### Challenge
Which lines run from the first one up to and including the one with "handle's shape: its"? Print exactly those.
----------------------------------------
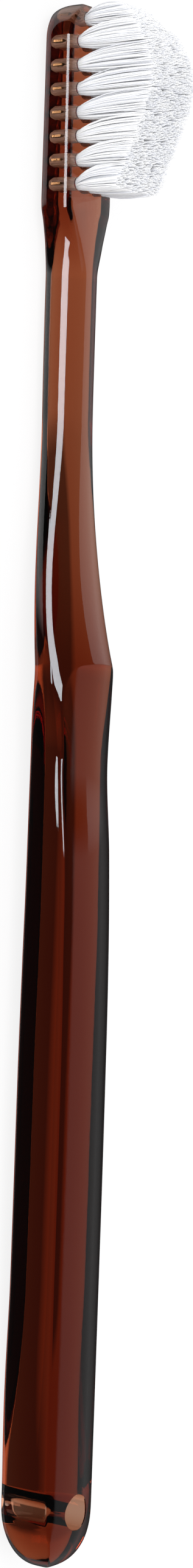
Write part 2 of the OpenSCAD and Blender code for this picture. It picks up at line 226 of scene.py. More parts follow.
class HandleForm:
    """The handle's shape: its section at each distance s from the head tip."""

    # The ends: their least half width and thickness, and how far their edges round off
    nose = 0.3 * MM
    end_share = 0.08
    tip_edge = 1.6 * MM
    tail_edge = 6.6 * MM

    # Distances from the tip, and how far before the crest the full width is reached
    crest_lead = 1 * MM
    thumb_to = 98.5 * MM
    full_at = 110 * MM
    belly_to = 150 * MM

    # The rise to the crest, and the round front that swells behind it and is cut by the facet
    slope_share = 0.02
    rise_power = 4.5
    crown_length = 36 * MM
    crown_power = 1.25
    facet_cut = 2.2 * MM
    facet_crown_r = 8 * MM
    thumb_rise = 53 * MM

    # Share of the height at which the widest line runs
    tip_mid = 0.63
    head_mid = 0.53
    crest_mid = 0.56
    grip_mid = 0.58
    tail_mid = 0.52
    end_mid = 0.41

    # The powers of the round front and the round back
    head_powers = (8.0, 3.0)
    neck_powers = (2.4, 2.65)
    crest_powers = (1.9, 2.05)
    thumb_powers = (3.7, 4)
    grip_powers = (3.7, 5)
    tail_powers = (3.5, 2.6)

    # Curves as rows of (share of the way, share of the change)
    arch_height = 1.3 * MM
    arch_shares = ((0, 0), (0.3, 0.6), (0.4, 0.95), (0.5, 1), (0.65, 0.86), (0.82, 0.82), (1, 0))
    shoulder_shares = ((0, 0), (0.12, 0.03), (0.28, 0.3), (0.6, 0.73), (1, 1))
    crest_shares = ((-0.2, 2.7), (0, 1), (0.05, 0.74), (0.3, 0.38), (1, 0))
    thumb_shares = ((0, 0), (0.2, 0.54), (0.4, 0.82), (0.6, 0.94), (1, 1))

    # How a section is drawn: the most that its two cuts take, and the points on each stretch
    arris_angle = math.radians(70)
    flat_angle = math.radians(89)
    halvings = 40
    facet_steps = 14
    arris_steps = 3
    side_steps = 24
    back_steps = 22
    flat_steps = 4

    def __init__(self, settings):
        h = self.sizes = settings
        self.neck_from = h.head_length + h.shoulder_length
        self.neck_to = self.neck_from + h.neck_length
        self.crest_at = self.neck_to + h.rise_length
        self.swell_at = self.crest_at - self.crest_lead
        self.thumb_at = self.crest_at + h.thumb_length
        self.tail_at = brush_len - h.tail_round
        self.width_rows = (
            (self.neck_to, h.neck_width),
            (self.swell_at, h.crest_width),
            (self.crest_at, h.crest_width),
            (self.thumb_at, h.thumb_width),
            (self.thumb_to, h.thumb_width),
            (self.full_at, h.grip_width),
        )
        self.mid_rows = (
            (0, self.tip_mid),
            (h.tip_round, self.head_mid),
            (self.neck_to, self.head_mid),
            (self.crest_at, self.crest_mid),
            (self.thumb_at, self.crest_mid),
            (self.full_at, self.grip_mid),
            (self.belly_to, self.grip_mid),
            (self.tail_at, self.tail_mid),
            (brush_len, self.end_mid),
        )

    def neck_share(self, s):
        return smooth(self.shoulder_shares, (s - self.sizes.head_length) / self.sizes.shoulder_length)

    def half_width(self, s):
        h = self.sizes
        if s < self.neck_to:
            full = mix(h.head_width, h.neck_width, self.neck_share(s))
        else:
            full = smooth(self.width_rows, s)
        ends = left_at(s, h.tip_round, 2) * left_at(brush_len - s, h.tail_round, 2)
        return max(full / 2 * ends, self.nose)

    def head_front(self, s):
        return mix(self.sizes.tip_height, self.sizes.head_height, s / self.sizes.head_length)

    def front(self, s):
        """Height of the round front before the facet is cut."""
        h = self.sizes
        if s < h.head_length:
            return self.head_front(s)
        if s < self.neck_from:
            return mix(h.head_height, h.neck_height, self.neck_share(s))
        if s < self.crest_at:
            u = (s - self.neck_from) / (h.neck_length + h.rise_length)
            rise = self.slope_share * u + (1 - self.slope_share) * u**self.rise_power
            return mix(h.neck_height, h.crest_height, rise)
        crown = left_at(s - self.crest_at, self.crown_length, self.crown_power)
        return mix(h.crest_height, h.grip_height + self.facet_cut, crown)

    def arch(self, s):
        """How high the back stands between the two places that the brush rests on."""
        way = (s - self.neck_from) / (self.tail_at - self.neck_from)
        return self.arch_height * smooth(self.arch_shares, way)

    def facet(self, s):
        """Height of the facet along its middle."""
        h = self.sizes
        if s < self.thumb_at:
            left = smooth(self.crest_shares, (s - self.crest_at) / h.thumb_length)
            return mix(h.thumb_height, h.crest_height, left)
        risen = smooth(self.thumb_shares, (s - self.thumb_at) / self.thumb_rise)
        return mix(h.thumb_height, h.grip_height, risen)

    def powers(self, s):
        """The powers of the round front and the round back."""
        if s < self.neck_from:
            t = self.neck_share(s)
            kinds = zip(self.head_powers, self.neck_powers, (t, math.sqrt(t)))
            return [mix(head, neck, way) for head, neck, way in kinds]
        rows = (
            (self.neck_from, self.neck_powers),
            (self.neck_to, self.neck_powers),
            (self.crest_at, self.crest_powers),
            (self.thumb_at, self.thumb_powers),
            (self.full_at, self.grip_powers),
            (self.belly_to, self.grip_powers),
            (self.tail_at, self.tail_powers),
        )
        return [smooth([(at, kind[i]) for at, kind in rows], s) for i in range(2)]

    def crown(self, y, top):
        """Height of the gently crowned facet at a place across."""
        return top - y * y / (2 * self.facet_crown_r)

    def arris(self, half_w, half_t, power, top):
        """The angle at which the round front passes through the facet."""
        low, high = 0.0, math.pi / 2
        for _ in range(self.halvings):
            a = (low + high) / 2
            y, z = oval(a, half_w, half_t, power)
            low, high = (low, a) if z > self.crown(y, top) else (a, high)
        return min(low, self.arris_angle)

    def front_points(self, half_w, half_t, power, top):
        """The facet, its eased arris and the round side down to the widest line."""
        a = self.arris(half_w, half_t, power, top)
        corner = oval(a, half_w, half_t, power)

        # The facet, up to where its arris is eased
        ease = min(self.sizes.arris_round, corner[0] / 4)
        y = np.linspace(0, corner[0] - ease, self.facet_steps)
        beside = np.arccos(np.clip((y / half_w) ** (power / 2), 0, 1))
        under = oval(beside, half_w, half_t, power)[:, 1]
        facet = np.stack([y, np.minimum(self.crown(y, top), under)], axis=-1)

        # The eased arris, a short curve from the facet to the round side
        nudge = 0.001
        speed = np.linalg.norm(corner - oval(a - nudge, half_w, half_t, power)) / nudge
        side_a = max(a - ease / max(speed, 1e-9), a / 2)
        start = oval(side_a, half_w, half_t, power)
        t = np.linspace(0, 1, self.arris_steps + 2)[1:-1, None]
        eased = (1 - t) ** 2 * facet[-1] + 2 * t * (1 - t) * corner + t**2 * start

        side = oval(side_a * np.linspace(1, 0, self.side_steps), half_w, half_t, power)
        return facet, eased, side

    def back_points(self, half_w, half_t, power, depth):
        """The round back below the widest line, and the flat that cuts it at a depth."""
        flat_a = min(math.asin(min(depth / half_t, 1) ** (power / 2)), self.flat_angle)
        back = oval(flat_a * np.linspace(0, 1, self.back_steps)[1:], half_w, half_t, power)
        back[:, 1] *= -1
        inwards = np.linspace(1, 0, self.flat_steps + 1)[1:]
        flat = back[-1] * np.stack([inwards, np.ones(self.flat_steps)], -1)
        return back, flat

    def section(self, s):
        """Half of the section, from the middle of the front round to the middle of the back."""
        h = self.sizes
        base = self.arch(s)
        z = (self.front(s) - base) * smooth(self.mid_rows, s)
        half_w = self.half_width(s)
        edges = left_at(s, self.tip_edge, 2) * left_at(brush_len - s, self.tail_edge, 2)
        thick = mix(self.end_share, 1, edges)
        front_power, back_power = self.powers(s)
        front_t = (self.front(s) - base - z) * thick
        top = (self.facet(s) - base - z) * thick
        front = self.front_points(half_w, front_t, front_power, top)
        back = self.back_points(half_w, z * thick, back_power, z)
        half = np.concatenate([*front, *back])
        half[:, 1] = np.maximum(half[:, 1] + z, 0) + base

        # The mould's parting line stands a little proud at the widest line
        widest = self.facet_steps + self.arris_steps + self.side_steps - 1
        half[widest, 0] += h.seam_height * min(1, half_w / h.head_width * 2)
        return half

    def stations(self):
        """Distances at which the sections stand, close together where the form turns."""
        h = self.sizes
        # From, to, and how many sections between
        spread = [
            (h.tip_round, h.head_length, 40),
            (h.head_length, self.neck_from, 36),
            (self.neck_from, self.swell_at - self.crest_lead, 60),
            (self.swell_at - self.crest_lead, self.thumb_at, 90),
            (self.thumb_at, self.full_at, 50),
            (self.full_at, self.tail_at, 90),
        ]
        end_steps = 26
        turn = quarter_turn(end_steps, 0)[:-1]
        tip = [h.tip_round * (1 - math.cos(a)) for a in turn]
        body = [a + (b - a) * i / n for a, b, n in spread for i in range(n)]
        tail = [brush_len - h.tail_round * (1 - math.sin(a)) for a in turn] + [brush_len]
        return tip + body + tail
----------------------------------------
### Solution for this task
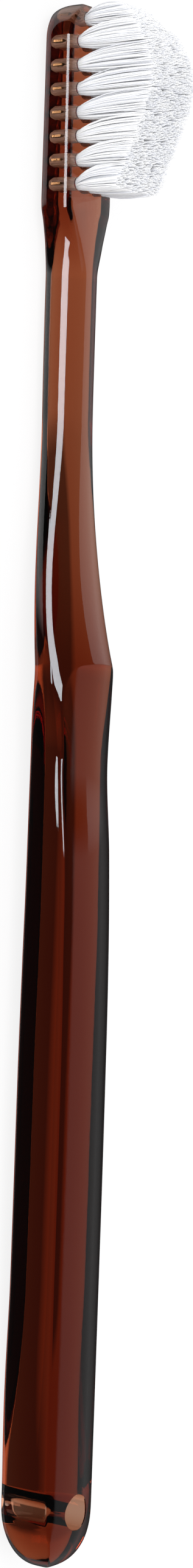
Write part 2 of the OpenSCAD and Blender code for this picture. It picks up at line 226 of scene.py. More parts follow.
class HandleForm:
    """The handle's shape: its section at each distance s from the head tip."""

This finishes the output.